- **Goal**:
Copy every line, leaving nothing out and adding nothing.

- **Data block**:
####################

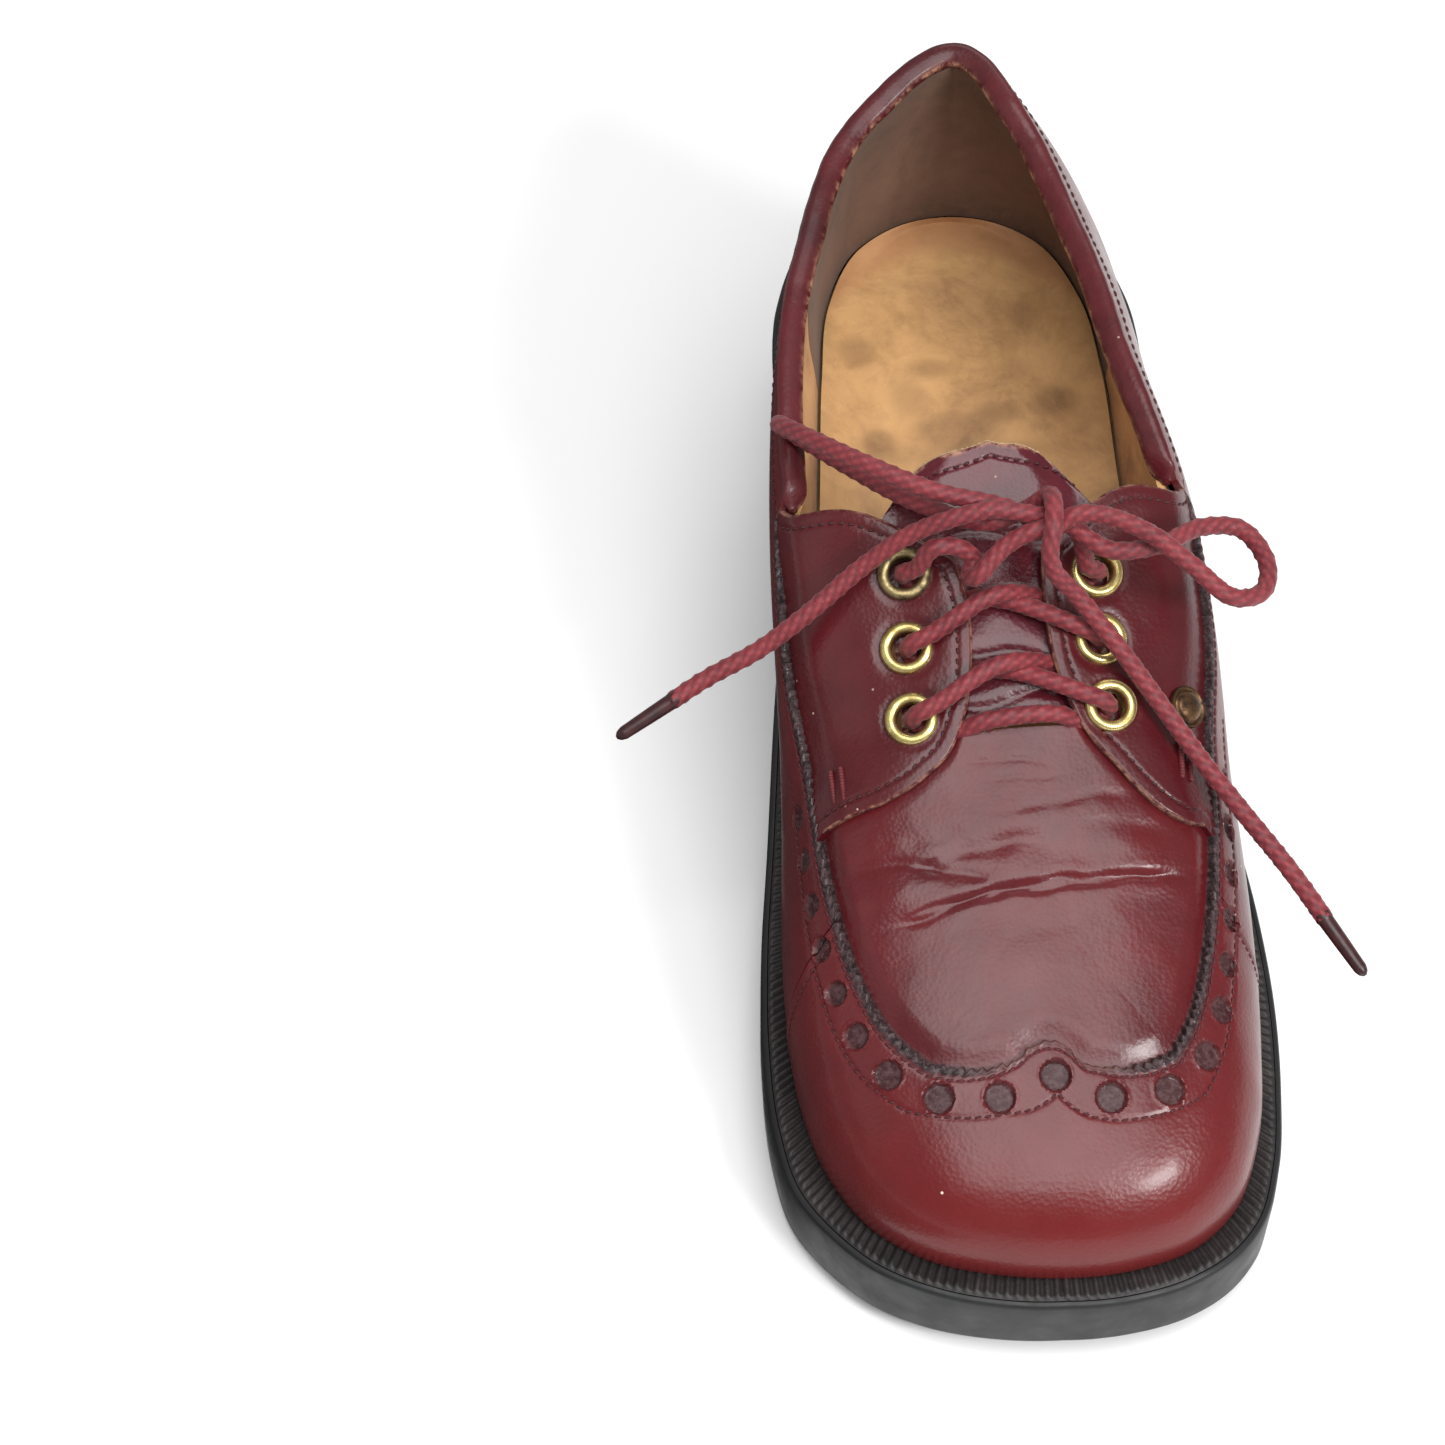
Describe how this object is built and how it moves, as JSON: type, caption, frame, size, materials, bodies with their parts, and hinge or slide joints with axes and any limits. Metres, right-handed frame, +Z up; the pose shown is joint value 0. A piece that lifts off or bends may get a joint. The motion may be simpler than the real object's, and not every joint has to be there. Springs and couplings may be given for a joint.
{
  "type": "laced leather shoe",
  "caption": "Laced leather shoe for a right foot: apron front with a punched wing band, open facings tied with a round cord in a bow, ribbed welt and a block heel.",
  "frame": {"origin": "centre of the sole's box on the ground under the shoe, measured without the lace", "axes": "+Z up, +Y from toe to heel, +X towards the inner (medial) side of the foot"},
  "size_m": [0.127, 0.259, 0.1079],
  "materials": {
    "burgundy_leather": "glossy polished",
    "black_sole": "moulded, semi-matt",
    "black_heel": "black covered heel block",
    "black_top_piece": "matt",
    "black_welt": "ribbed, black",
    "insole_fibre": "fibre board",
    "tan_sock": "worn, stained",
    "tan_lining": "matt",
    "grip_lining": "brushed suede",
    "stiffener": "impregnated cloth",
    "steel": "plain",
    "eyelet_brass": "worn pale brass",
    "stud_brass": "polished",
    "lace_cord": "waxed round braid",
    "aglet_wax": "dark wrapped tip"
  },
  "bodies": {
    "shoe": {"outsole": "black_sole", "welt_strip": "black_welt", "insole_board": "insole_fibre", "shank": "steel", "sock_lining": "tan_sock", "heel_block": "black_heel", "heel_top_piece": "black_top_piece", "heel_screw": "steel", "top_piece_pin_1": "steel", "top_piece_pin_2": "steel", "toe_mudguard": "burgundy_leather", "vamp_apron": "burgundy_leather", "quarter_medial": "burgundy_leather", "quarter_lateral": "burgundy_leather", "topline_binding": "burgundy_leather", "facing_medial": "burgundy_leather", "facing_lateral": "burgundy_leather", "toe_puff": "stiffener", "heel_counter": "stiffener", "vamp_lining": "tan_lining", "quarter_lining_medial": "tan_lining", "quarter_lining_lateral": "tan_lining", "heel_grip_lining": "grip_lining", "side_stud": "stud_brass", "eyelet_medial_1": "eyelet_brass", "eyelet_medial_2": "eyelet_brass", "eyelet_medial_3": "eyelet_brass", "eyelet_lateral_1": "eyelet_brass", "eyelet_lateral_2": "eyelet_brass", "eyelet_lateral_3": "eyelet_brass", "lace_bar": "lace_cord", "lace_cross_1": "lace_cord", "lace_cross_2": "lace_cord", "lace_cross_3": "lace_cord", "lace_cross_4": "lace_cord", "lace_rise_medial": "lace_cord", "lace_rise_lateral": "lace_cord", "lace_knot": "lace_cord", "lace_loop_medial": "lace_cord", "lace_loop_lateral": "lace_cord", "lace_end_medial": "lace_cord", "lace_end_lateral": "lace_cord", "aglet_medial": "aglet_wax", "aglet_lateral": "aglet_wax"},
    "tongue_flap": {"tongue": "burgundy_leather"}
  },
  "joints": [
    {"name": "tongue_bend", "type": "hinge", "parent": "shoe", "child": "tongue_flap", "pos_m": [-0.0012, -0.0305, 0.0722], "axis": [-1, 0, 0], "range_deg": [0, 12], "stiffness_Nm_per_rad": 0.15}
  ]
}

####################

- **Response to this exercise**:
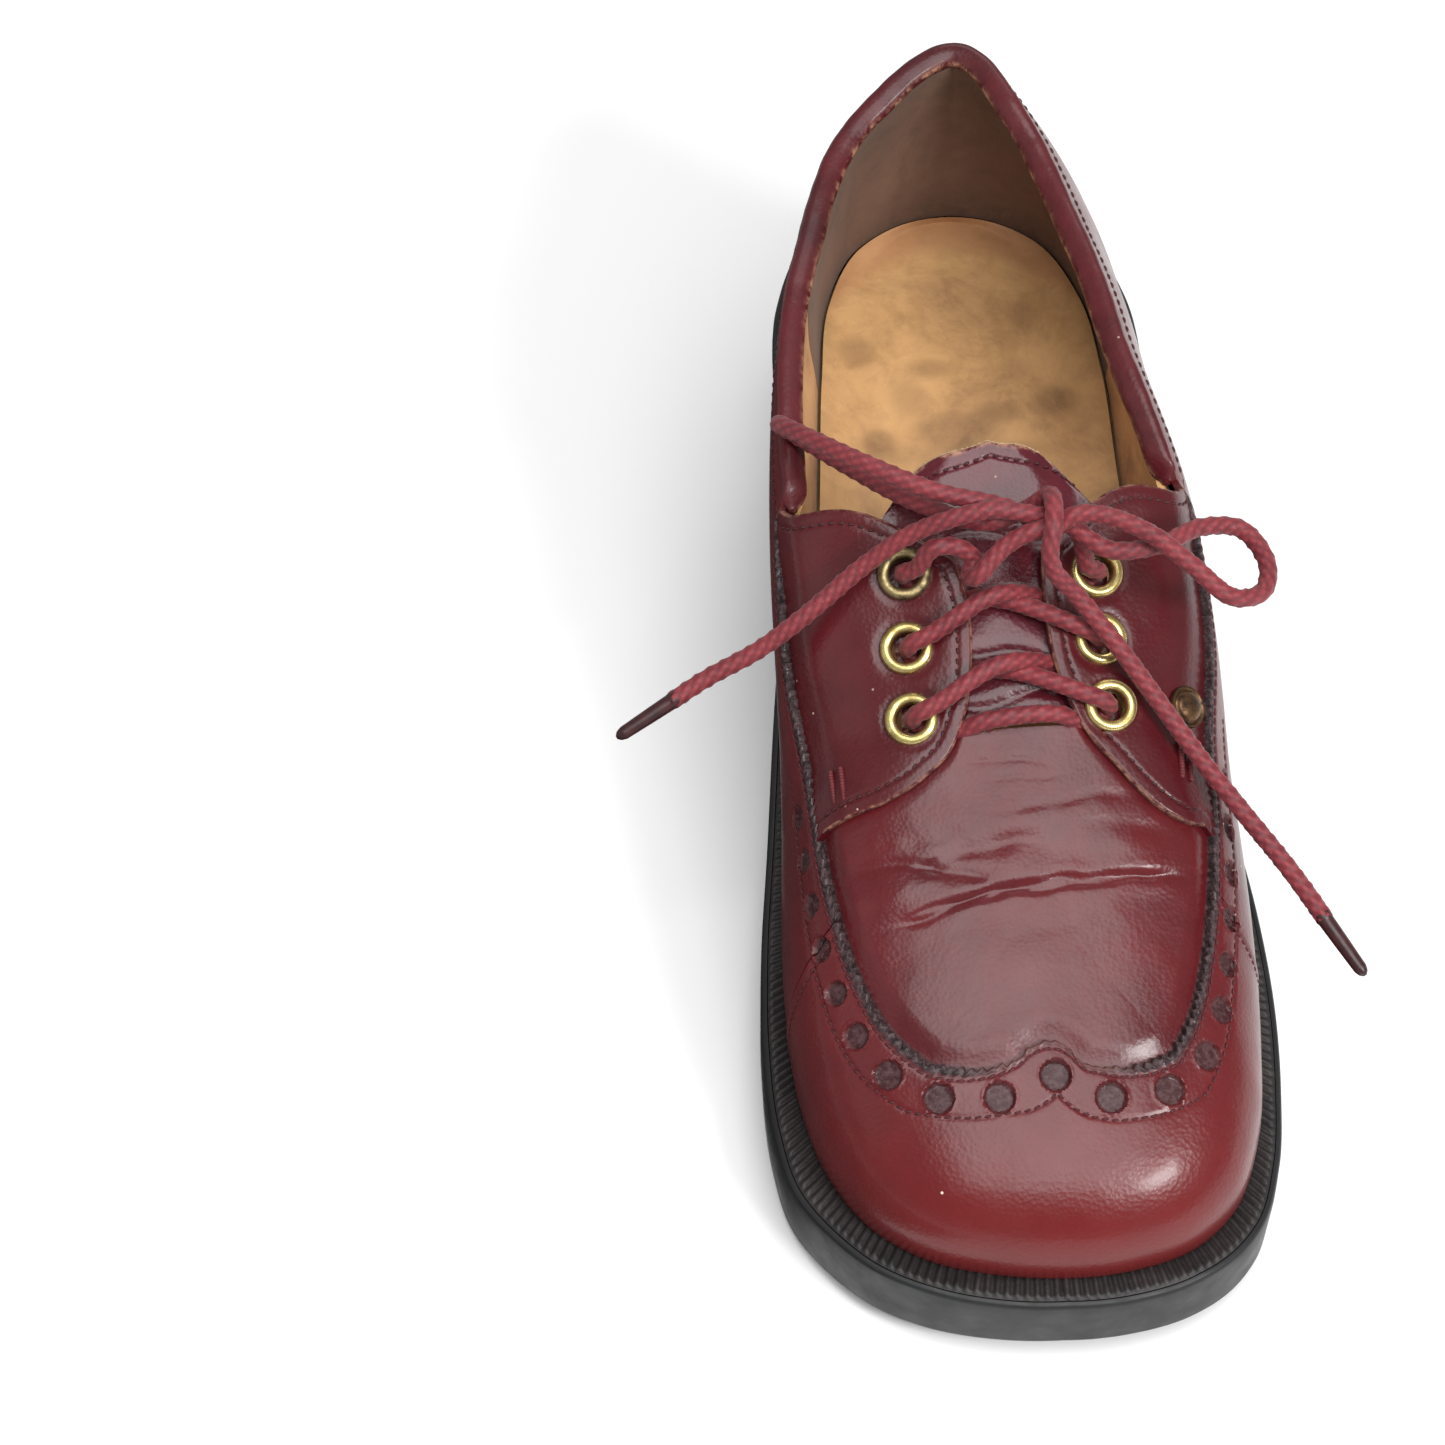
Describe how this object is built and how it moves, as JSON: type, caption, frame, size, materials, bodies with their parts, and hinge or slide joints with axes and any limits. Metres, right-handed frame, +Z up; the pose shown is joint value 0. A piece that lifts off or bends may get a joint. The motion may be simpler than the real object's, and not every joint has to be there. Springs and couplings may be given for a joint.
{
  "type": "laced leather shoe",
  "caption": "Laced leather shoe for a right foot: apron front with a punched wing band, open facings tied with a round cord in a bow, ribbed welt and a block heel.",
  "frame": {"origin": "centre of the sole's box on the ground under the shoe, measured without the lace", "axes": "+Z up, +Y from toe to heel, +X towards the inner (medial) side of the foot"},
  "size_m": [0.127, 0.259, 0.1079],
  "materials": {
    "burgundy_leather": "glossy polished",
    "black_sole": "moulded, semi-matt",
    "black_heel": "black covered heel block",
    "black_top_piece": "matt",
    "black_welt": "ribbed, black",
    "insole_fibre": "fibre board",
    "tan_sock": "worn, stained",
    "tan_lining": "matt",
    "grip_lining": "brushed suede",
    "stiffener": "impregnated cloth",
    "steel": "plain",
    "eyelet_brass": "worn pale brass",
    "stud_brass": "polished",
    "lace_cord": "waxed round braid",
    "aglet_wax": "dark wrapped tip"
  },
  "bodies": {
    "shoe": {"outsole": "black_sole", "welt_strip": "black_welt", "insole_board": "insole_fibre", "shank": "steel", "sock_lining": "tan_sock", "heel_block": "black_heel", "heel_top_piece": "black_top_piece", "heel_screw": "steel", "top_piece_pin_1": "steel", "top_piece_pin_2": "steel", "toe_mudguard": "burgundy_leather", "vamp_apron": "burgundy_leather", "quarter_medial": "burgundy_leather", "quarter_lateral": "burgundy_leather", "topline_binding": "burgundy_leather", "facing_medial": "burgundy_leather", "facing_lateral": "burgundy_leather", "toe_puff": "stiffener", "heel_counter": "stiffener", "vamp_lining": "tan_lining", "quarter_lining_medial": "tan_lining", "quarter_lining_lateral": "tan_lining", "heel_grip_lining": "grip_lining", "side_stud": "stud_brass", "eyelet_medial_1": "eyelet_brass", "eyelet_medial_2": "eyelet_brass", "eyelet_medial_3": "eyelet_brass", "eyelet_lateral_1": "eyelet_brass", "eyelet_lateral_2": "eyelet_brass", "eyelet_lateral_3": "eyelet_brass", "lace_bar": "lace_cord", "lace_cross_1": "lace_cord", "lace_cross_2": "lace_cord", "lace_cross_3": "lace_cord", "lace_cross_4": "lace_cord", "lace_rise_medial": "lace_cord", "lace_rise_lateral": "lace_cord", "lace_knot": "lace_cord", "lace_loop_medial": "lace_cord", "lace_loop_lateral": "lace_cord", "lace_end_medial": "lace_cord", "lace_end_lateral": "lace_cord", "aglet_medial": "aglet_wax", "aglet_lateral": "aglet_wax"},
    "tongue_flap": {"tongue": "burgundy_leather"}
  },
  "joints": [
    {"name": "tongue_bend", "type": "hinge", "parent": "shoe", "child": "tongue_flap", "pos_m": [-0.0012, -0.0305, 0.0722], "axis": [-1, 0, 0], "range_deg": [0, 12], "stiffness_Nm_per_rad": 0.15}
  ]
}